“I’ve got one hand in my pocket,” Alanis Morissette famously sang. So too, it turns out, did her former manager Jonathan Todd Schwartz, who stole more than $7 million from the singer and others.
Schwartz, 47, wept in court as he was sentenced Wednesday to six years in prison and ordered to pay $8.6 million restitution, the Associated Press reported.
“I lied repeatedly to the people who mattered most to me,” Schwartz said. “I alone am responsible for the devastation I have caused. Regardless of how long I spend in prison, I will serve a lifetime sentence of shame.”
He added, “I will spend the rest of my life asking for forgiveness.”
In January, Schwartz – who worked at GSO Business Management, which boasts famous clients such as 50 Cent, Tom Petty and Sofia Coppola – pleaded guilty to wire fraud and filing a false tax return after admitting to stealing almost $5 million from Morissette between May 2010 and January 2014 and $1.7 million from two other clients.
He could have received more than 20 years in prison, and Morissette urged in a victim statement that he be punished harshly.
“He did this in a long, systematic, drawn-out and sinister manner” that could have bankrupted her within three years, Morissette said. “I’d go on tours he recommended and they would lose money, but he’d still urge me to spend. Spend. Spend. He was creating an alibi from the start.”
“He not only stole $5 million in cash from me, he stole a dream,” she said, according to Variety, adding that he would cry if she asked questions about her finances, “taking advantage of my empathetic nature.”
Last month, in an open letter to the Hollywood Reporter, Schwartz said his crimes were fueled by a gambling addiction he has battled since college and subsequent drug use.
He wrote:
“I often turned to drugs to deal with the stress but mostly sought refuge in the world of sports gambling.
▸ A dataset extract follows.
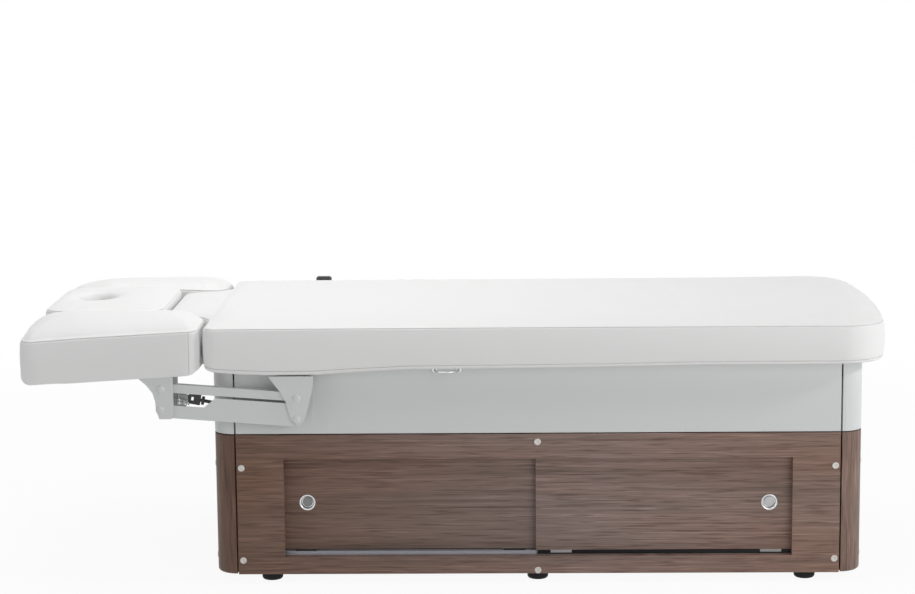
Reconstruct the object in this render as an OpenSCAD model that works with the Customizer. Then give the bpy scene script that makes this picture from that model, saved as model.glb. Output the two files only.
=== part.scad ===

The spiral I was in was toxic. Winning did not make me feel better but losing was intolerable. If I lost, then I had to make it back and when I lost again, the hole I had dug got deeper and deeper. I felt weak and powerless, terrified by my internal demons that I was turning into my father.”
He said he is now part of the Gambler’s Anonymous program and was 336 days sober on April 11. Some, though, argued this mea culpa was too little, too late.
“Every expression of remorse he has made and every purported act of self-improvement he has taken occurred only after he realized he had no ‘choice’ to do otherwise,” Assistant U.S. Attorney Ranee Katzenstein said in court papers.
Upon his release, Schwartz will serve three years’ probation.